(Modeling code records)

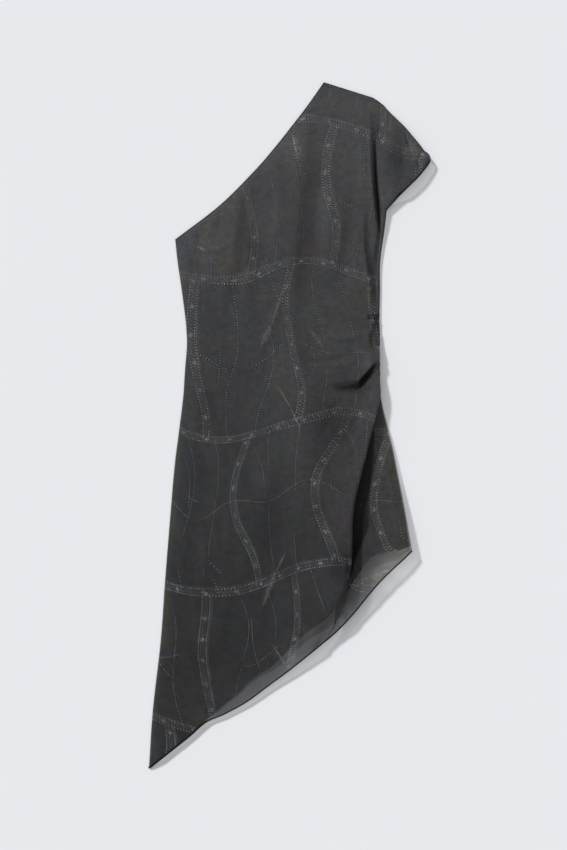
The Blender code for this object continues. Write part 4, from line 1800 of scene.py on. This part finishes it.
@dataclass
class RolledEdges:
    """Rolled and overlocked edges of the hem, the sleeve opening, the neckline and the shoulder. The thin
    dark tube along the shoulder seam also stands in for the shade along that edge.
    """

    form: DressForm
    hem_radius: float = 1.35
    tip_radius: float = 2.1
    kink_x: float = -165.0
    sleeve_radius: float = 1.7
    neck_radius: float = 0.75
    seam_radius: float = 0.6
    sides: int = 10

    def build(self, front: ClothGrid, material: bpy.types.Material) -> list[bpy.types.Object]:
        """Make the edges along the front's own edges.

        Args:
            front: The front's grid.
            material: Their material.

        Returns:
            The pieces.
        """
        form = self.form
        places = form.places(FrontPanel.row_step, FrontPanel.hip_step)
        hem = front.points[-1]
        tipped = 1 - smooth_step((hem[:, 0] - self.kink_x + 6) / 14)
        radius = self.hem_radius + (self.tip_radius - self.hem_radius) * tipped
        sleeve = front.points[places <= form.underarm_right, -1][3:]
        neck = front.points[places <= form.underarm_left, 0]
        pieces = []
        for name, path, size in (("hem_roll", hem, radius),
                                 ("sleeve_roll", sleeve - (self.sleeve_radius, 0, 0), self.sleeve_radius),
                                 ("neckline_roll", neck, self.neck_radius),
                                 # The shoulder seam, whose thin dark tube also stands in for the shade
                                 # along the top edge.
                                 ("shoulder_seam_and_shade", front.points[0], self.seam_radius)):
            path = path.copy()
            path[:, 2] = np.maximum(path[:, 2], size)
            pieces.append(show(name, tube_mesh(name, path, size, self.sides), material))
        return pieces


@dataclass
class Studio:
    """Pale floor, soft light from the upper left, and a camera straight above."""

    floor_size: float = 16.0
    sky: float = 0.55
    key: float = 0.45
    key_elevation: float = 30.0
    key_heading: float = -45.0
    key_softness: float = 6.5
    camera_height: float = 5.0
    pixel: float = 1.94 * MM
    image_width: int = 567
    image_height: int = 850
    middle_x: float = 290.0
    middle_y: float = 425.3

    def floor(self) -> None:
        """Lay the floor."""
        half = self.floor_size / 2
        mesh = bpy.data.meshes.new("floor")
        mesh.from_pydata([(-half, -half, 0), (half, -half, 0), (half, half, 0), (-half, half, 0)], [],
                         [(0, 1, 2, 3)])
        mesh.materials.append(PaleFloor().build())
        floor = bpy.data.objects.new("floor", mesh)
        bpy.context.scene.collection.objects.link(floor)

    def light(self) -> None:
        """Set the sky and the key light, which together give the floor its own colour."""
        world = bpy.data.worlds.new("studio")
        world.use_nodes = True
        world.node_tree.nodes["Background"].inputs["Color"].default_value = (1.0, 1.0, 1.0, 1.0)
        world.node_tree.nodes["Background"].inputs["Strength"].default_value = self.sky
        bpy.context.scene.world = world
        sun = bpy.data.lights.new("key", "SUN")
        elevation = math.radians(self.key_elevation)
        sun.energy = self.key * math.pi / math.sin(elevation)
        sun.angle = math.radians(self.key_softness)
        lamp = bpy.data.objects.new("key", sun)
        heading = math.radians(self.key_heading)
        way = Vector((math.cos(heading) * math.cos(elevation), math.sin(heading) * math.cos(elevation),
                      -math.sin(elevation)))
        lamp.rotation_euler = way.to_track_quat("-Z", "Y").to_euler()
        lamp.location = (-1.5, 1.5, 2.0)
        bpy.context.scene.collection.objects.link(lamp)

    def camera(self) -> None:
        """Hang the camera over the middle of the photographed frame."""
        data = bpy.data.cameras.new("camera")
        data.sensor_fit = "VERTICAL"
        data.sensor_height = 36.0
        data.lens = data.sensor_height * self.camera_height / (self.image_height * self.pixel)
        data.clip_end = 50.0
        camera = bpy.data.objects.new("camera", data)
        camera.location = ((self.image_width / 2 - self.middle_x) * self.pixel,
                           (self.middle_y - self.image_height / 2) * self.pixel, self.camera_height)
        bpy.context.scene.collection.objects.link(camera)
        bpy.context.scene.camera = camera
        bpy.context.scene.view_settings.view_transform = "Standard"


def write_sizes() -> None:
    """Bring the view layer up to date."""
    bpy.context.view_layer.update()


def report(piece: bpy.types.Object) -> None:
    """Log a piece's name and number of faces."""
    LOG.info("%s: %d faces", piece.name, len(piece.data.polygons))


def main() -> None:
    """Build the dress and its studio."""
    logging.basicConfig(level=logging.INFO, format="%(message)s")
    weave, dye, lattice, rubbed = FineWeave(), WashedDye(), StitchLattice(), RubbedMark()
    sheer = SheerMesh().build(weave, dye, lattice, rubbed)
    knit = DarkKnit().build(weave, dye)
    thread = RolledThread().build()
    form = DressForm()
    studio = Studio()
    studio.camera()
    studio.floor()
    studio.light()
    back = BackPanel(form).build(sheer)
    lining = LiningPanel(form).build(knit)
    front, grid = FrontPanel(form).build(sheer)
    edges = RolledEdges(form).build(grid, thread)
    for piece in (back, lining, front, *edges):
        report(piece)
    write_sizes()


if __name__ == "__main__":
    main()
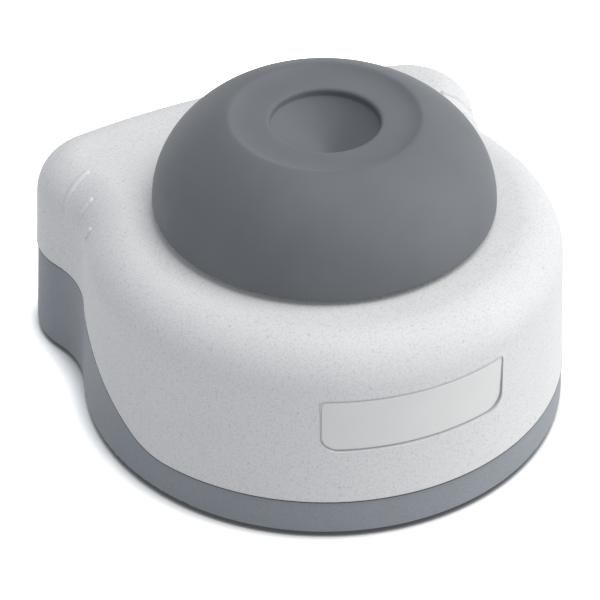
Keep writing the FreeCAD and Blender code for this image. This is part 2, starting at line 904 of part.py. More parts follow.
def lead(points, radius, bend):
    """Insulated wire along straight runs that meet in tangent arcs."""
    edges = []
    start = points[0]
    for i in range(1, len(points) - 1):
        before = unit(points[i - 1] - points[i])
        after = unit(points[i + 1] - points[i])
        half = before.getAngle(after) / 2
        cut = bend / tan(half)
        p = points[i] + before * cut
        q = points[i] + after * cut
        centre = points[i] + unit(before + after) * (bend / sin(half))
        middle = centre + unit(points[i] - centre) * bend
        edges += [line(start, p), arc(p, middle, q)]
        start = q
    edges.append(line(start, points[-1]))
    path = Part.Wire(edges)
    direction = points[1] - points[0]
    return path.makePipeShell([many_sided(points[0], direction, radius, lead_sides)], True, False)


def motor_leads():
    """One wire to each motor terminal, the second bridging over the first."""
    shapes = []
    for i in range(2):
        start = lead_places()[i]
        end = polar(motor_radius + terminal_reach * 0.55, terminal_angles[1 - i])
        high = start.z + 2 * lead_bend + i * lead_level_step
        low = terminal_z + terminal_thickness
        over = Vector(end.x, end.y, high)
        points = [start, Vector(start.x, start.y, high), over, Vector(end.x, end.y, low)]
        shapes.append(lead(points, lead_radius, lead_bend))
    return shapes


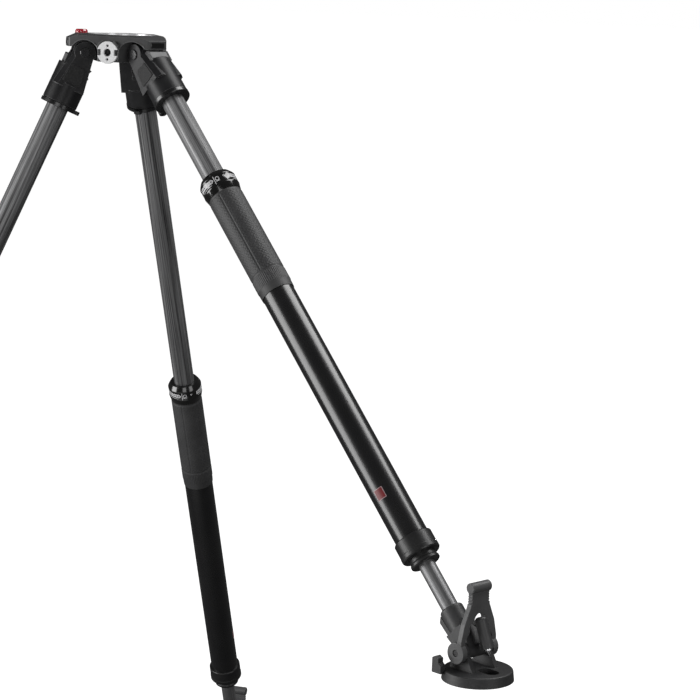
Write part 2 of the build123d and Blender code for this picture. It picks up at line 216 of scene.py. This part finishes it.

- [What needs to be done]
Return each entry from the material above exactly as it appears.

- [Solution]
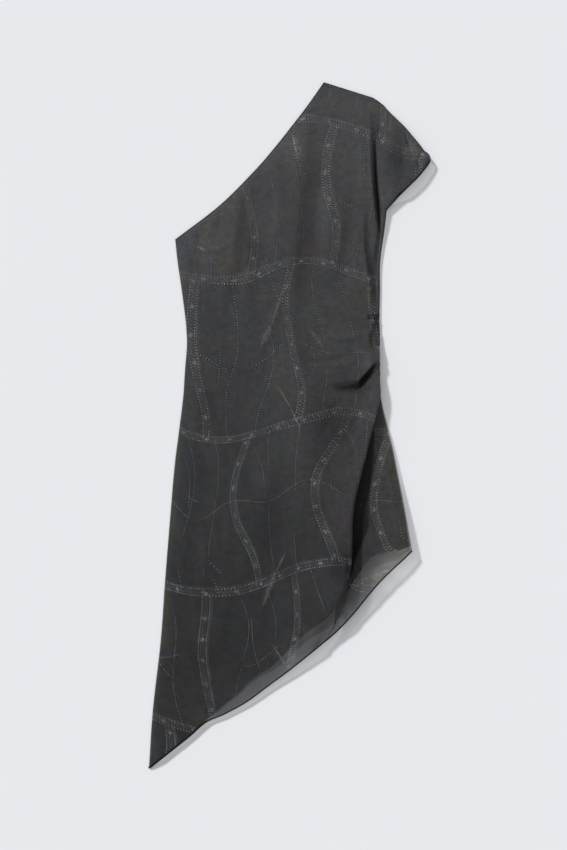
The Blender code for this object continues. Write part 4, from line 1800 of scene.py on. This part finishes it.
@dataclass
class RolledEdges:
    """Rolled and overlocked edges of the hem, the sleeve opening, the neckline and the shoulder. The thin
    dark tube along the shoulder seam also stands in for the shade along that edge.
    """

    form: DressForm
    hem_radius: float = 1.35
    tip_radius: float = 2.1
    kink_x: float = -165.0
    sleeve_radius: float = 1.7
    neck_radius: float = 0.75
    seam_radius: float = 0.6
    sides: int = 10

    def build(self, front: ClothGrid, material: bpy.types.Material) -> list[bpy.types.Object]:
        """Make the edges along the front's own edges.

        Args:
            front: The front's grid.
            material: Their material.

        Returns:
            The pieces.
        """
        form = self.form
        places = form.places(FrontPanel.row_step, FrontPanel.hip_step)
        hem = front.points[-1]
        tipped = 1 - smooth_step((hem[:, 0] - self.kink_x + 6) / 14)
        radius = self.hem_radius + (self.tip_radius - self.hem_radius) * tipped
        sleeve = front.points[places <= form.underarm_right, -1][3:]
        neck = front.points[places <= form.underarm_left, 0]
        pieces = []
        for name, path, size in (("hem_roll", hem, radius),
                                 ("sleeve_roll", sleeve - (self.sleeve_radius, 0, 0), self.sleeve_radius),
                                 ("neckline_roll", neck, self.neck_radius),
                                 # The shoulder seam, whose thin dark tube also stands in for the shade
                                 # along the top edge.
                                 ("shoulder_seam_and_shade", front.points[0], self.seam_radius)):
            path = path.copy()
            path[:, 2] = np.maximum(path[:, 2], size)
            pieces.append(show(name, tube_mesh(name, path, size, self.sides), material))
        return pieces


@dataclass
class Studio:
    """Pale floor, soft light from the upper left, and a camera straight above."""

    floor_size: float = 16.0
    sky: float = 0.55
    key: float = 0.45
    key_elevation: float = 30.0
    key_heading: float = -45.0
    key_softness: float = 6.5
    camera_height: float = 5.0
    pixel: float = 1.94 * MM
    image_width: int = 567
    image_height: int = 850
    middle_x: float = 290.0
    middle_y: float = 425.3

    def floor(self) -> None:
        """Lay the floor."""
        half = self.floor_size / 2
        mesh = bpy.data.meshes.new("floor")
        mesh.from_pydata([(-half, -half, 0), (half, -half, 0), (half, half, 0), (-half, half, 0)], [],
                         [(0, 1, 2, 3)])
        mesh.materials.append(PaleFloor().build())
        floor = bpy.data.objects.new("floor", mesh)
        bpy.context.scene.collection.objects.link(floor)

    def light(self) -> None:
        """Set the sky and the key light, which together give the floor its own colour."""
        world = bpy.data.worlds.new("studio")
        world.use_nodes = True
        world.node_tree.nodes["Background"].inputs["Color"].default_value = (1.0, 1.0, 1.0, 1.0)
        world.node_tree.nodes["Background"].inputs["Strength"].default_value = self.sky
        bpy.context.scene.world = world
        sun = bpy.data.lights.new("key", "SUN")
        elevation = math.radians(self.key_elevation)
        sun.energy = self.key * math.pi / math.sin(elevation)
        sun.angle = math.radians(self.key_softness)
        lamp = bpy.data.objects.new("key", sun)
        heading = math.radians(self.key_heading)
        way = Vector((math.cos(heading) * math.cos(elevation), math.sin(heading) * math.cos(elevation),
                      -math.sin(elevation)))
        lamp.rotation_euler = way.to_track_quat("-Z", "Y").to_euler()
        lamp.location = (-1.5, 1.5, 2.0)
        bpy.context.scene.collection.objects.link(lamp)

    def camera(self) -> None:
        """Hang the camera over the middle of the photographed frame."""
        data = bpy.data.cameras.new("camera")
        data.sensor_fit = "VERTICAL"
        data.sensor_height = 36.0
        data.lens = data.sensor_height * self.camera_height / (self.image_height * self.pixel)
        data.clip_end = 50.0
        camera = bpy.data.objects.new("camera", data)
        camera.location = ((self.image_width / 2 - self.middle_x) * self.pixel,
                           (self.middle_y - self.image_height / 2) * self.pixel, self.camera_height)
        bpy.context.scene.collection.objects.link(camera)
        bpy.context.scene.camera = camera
        bpy.context.scene.view_settings.view_transform = "Standard"


def write_sizes() -> None:
    """Bring the view layer up to date."""
    bpy.context.view_layer.update()


def report(piece: bpy.types.Object) -> None:
    """Log a piece's name and number of faces."""
    LOG.info("%s: %d faces", piece.name, len(piece.data.polygons))


def main() -> None:
    """Build the dress and its studio."""
    logging.basicConfig(level=logging.INFO, format="%(message)s")
    weave, dye, lattice, rubbed = FineWeave(), WashedDye(), StitchLattice(), RubbedMark()
    sheer = SheerMesh().build(weave, dye, lattice, rubbed)
    knit = DarkKnit().build(weave, dye)
    thread = RolledThread().build()
    form = DressForm()
    studio = Studio()
    studio.camera()
    studio.floor()
    studio.light()
    back = BackPanel(form).build(sheer)
    lining = LiningPanel(form).build(knit)
    front, grid = FrontPanel(form).build(sheer)
    edges = RolledEdges(form).build(grid, thread)
    for piece in (back, lining, front, *edges):
        report(piece)
    write_sizes()


if __name__ == "__main__":
    main()
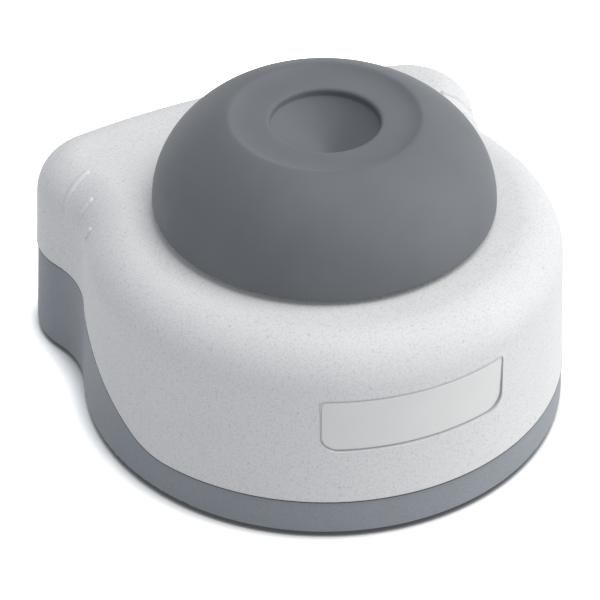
Keep writing the FreeCAD and Blender code for this image. This is part 2, starting at line 904 of part.py. More parts follow.
def lead(points, radius, bend):
    """Insulated wire along straight runs that meet in tangent arcs."""
    edges = []
    start = points[0]
    for i in range(1, len(points) - 1):
        before = unit(points[i - 1] - points[i])
        after = unit(points[i + 1] - points[i])
        half = before.getAngle(after) / 2
        cut = bend / tan(half)
        p = points[i] + before * cut
        q = points[i] + after * cut
        centre = points[i] + unit(before + after) * (bend / sin(half))
        middle = centre + unit(points[i] - centre) * bend
        edges += [line(start, p), arc(p, middle, q)]
        start = q
    edges.append(line(start, points[-1]))
    path = Part.Wire(edges)
    direction = points[1] - points[0]
    return path.makePipeShell([many_sided(points[0], direction, radius, lead_sides)], True, False)


def motor_leads():
    """One wire to each motor terminal, the second bridging over the first."""
    shapes = []
    for i in range(2):
        start = lead_places()[i]
        end = polar(motor_radius + terminal_reach * 0.55, terminal_angles[1 - i])
        high = start.z + 2 * lead_bend + i * lead_level_step
        low = terminal_z + terminal_thickness
        over = Vector(end.x, end.y, high)
        points = [start, Vector(start.x, start.y, high), over, Vector(end.x, end.y, low)]
        shapes.append(lead(points, lead_radius, lead_bend))
    return shapes


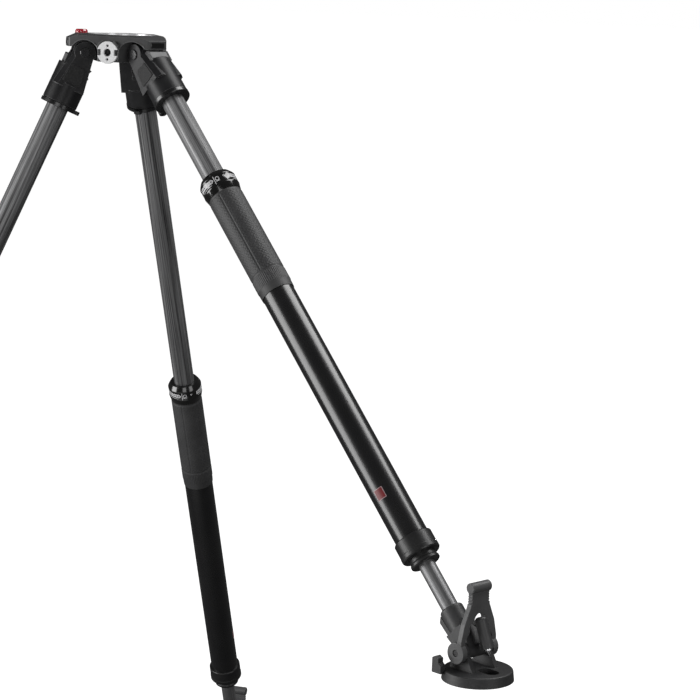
Write part 2 of the build123d and Blender code for this picture. It picks up at line 216 of scene.py. This part finishes it.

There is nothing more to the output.